- Recorded data:

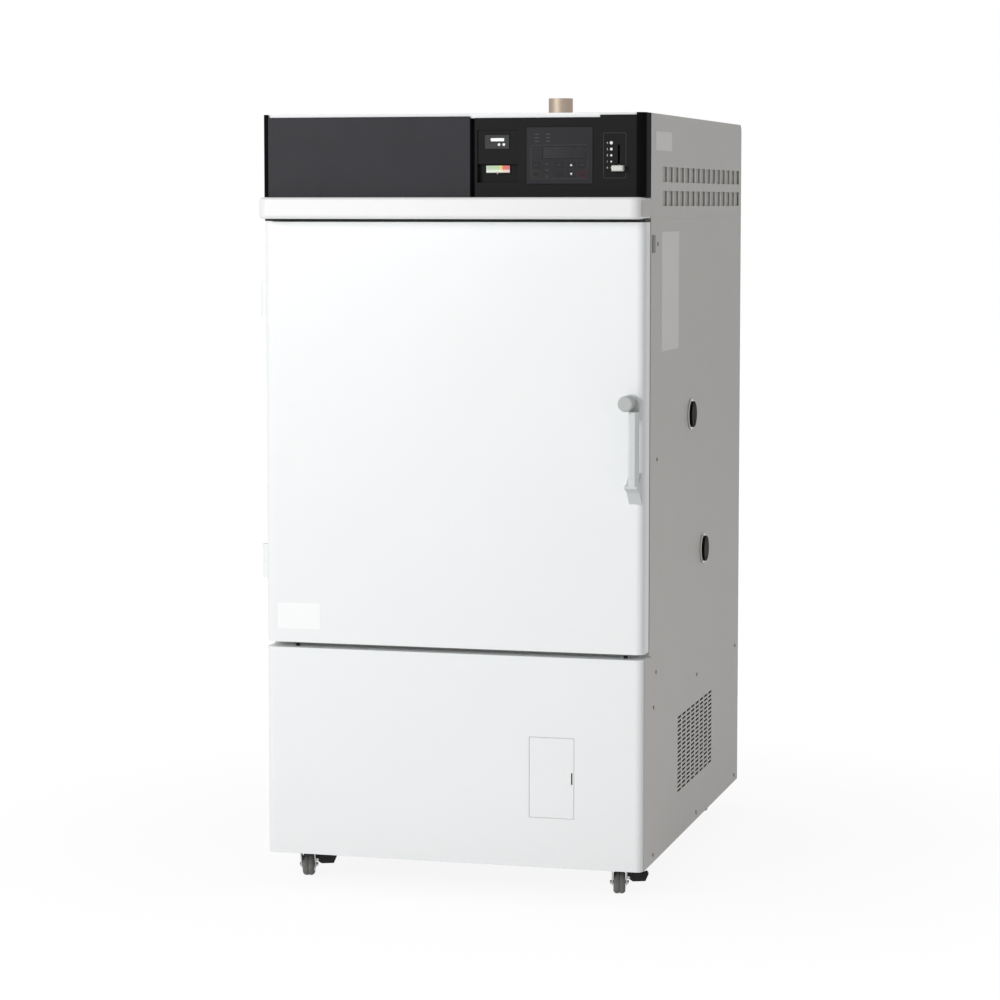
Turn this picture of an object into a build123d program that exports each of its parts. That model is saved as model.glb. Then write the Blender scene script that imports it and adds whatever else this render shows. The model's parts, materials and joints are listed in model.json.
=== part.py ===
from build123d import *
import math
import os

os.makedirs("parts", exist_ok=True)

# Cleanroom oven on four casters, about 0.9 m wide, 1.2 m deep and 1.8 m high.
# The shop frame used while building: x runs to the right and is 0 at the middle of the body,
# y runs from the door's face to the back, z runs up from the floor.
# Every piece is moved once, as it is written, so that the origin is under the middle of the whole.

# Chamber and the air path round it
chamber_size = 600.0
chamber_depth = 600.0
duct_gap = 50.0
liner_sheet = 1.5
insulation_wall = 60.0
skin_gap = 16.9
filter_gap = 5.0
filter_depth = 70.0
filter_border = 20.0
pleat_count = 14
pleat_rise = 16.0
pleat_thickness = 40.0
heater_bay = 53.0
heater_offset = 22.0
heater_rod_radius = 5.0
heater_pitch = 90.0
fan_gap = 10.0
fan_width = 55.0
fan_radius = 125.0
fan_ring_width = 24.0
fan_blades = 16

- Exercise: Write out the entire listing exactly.

- Written answer:
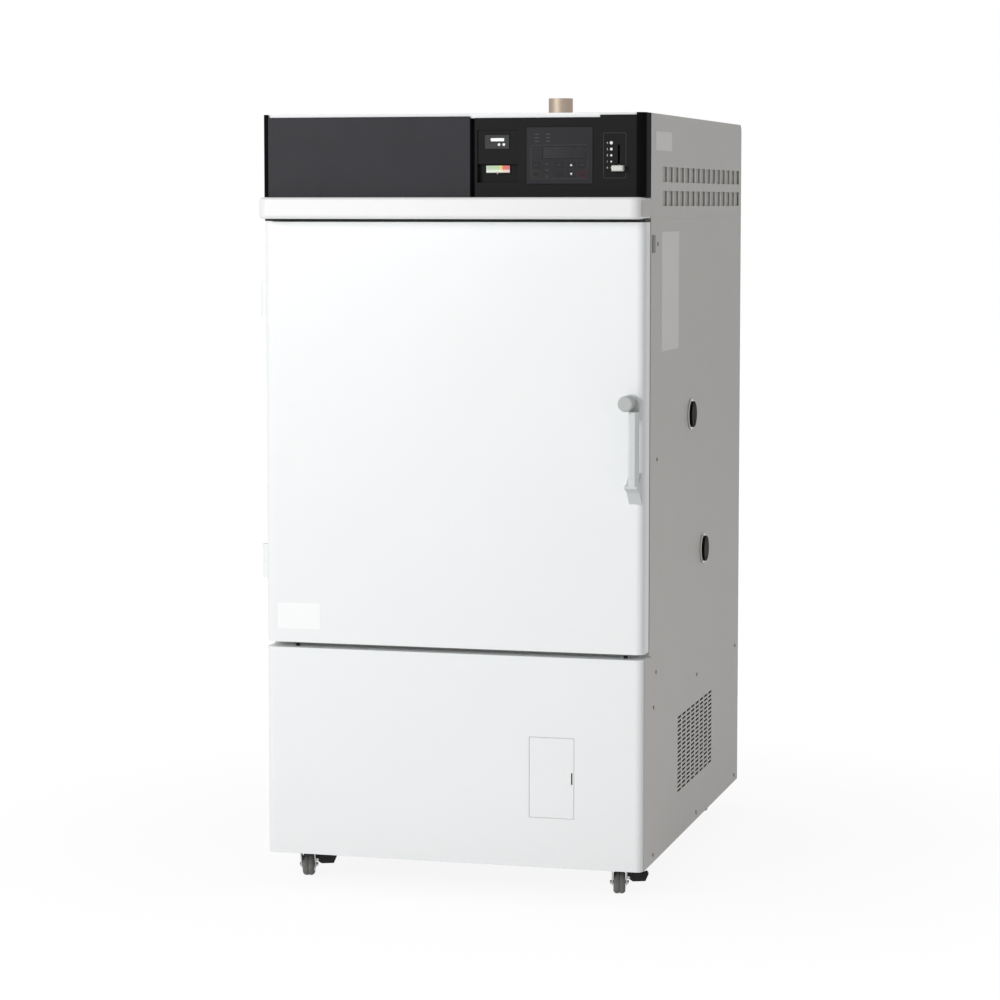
Turn this picture of an object into a build123d program that exports each of its parts. That model is saved as model.glb. Then write the Blender scene script that imports it and adds whatever else this render shows. The model's parts, materials and joints are listed in model.json.
=== part.py ===
from build123d import *
import math
import os

os.makedirs("parts", exist_ok=True)

# Cleanroom oven on four casters, about 0.9 m wide, 1.2 m deep and 1.8 m high.
# The shop frame used while building: x runs to the right and is 0 at the middle of the body,
# y runs from the door's face to the back, z runs up from the floor.
# Every piece is moved once, as it is written, so that the origin is under the middle of the whole.

# Chamber and the air path round it
chamber_size = 600.0
chamber_depth = 600.0
duct_gap = 50.0
liner_sheet = 1.5
insulation_wall = 60.0
skin_gap = 16.9
filter_gap = 5.0
filter_depth = 70.0
filter_border = 20.0
pleat_count = 14
pleat_rise = 16.0
pleat_thickness = 40.0
heater_bay = 53.0
heater_offset = 22.0
heater_rod_radius = 5.0
heater_pitch = 90.0
fan_gap = 10.0
fan_width = 55.0
fan_radius = 125.0
fan_ring_width = 24.0
fan_blades = 16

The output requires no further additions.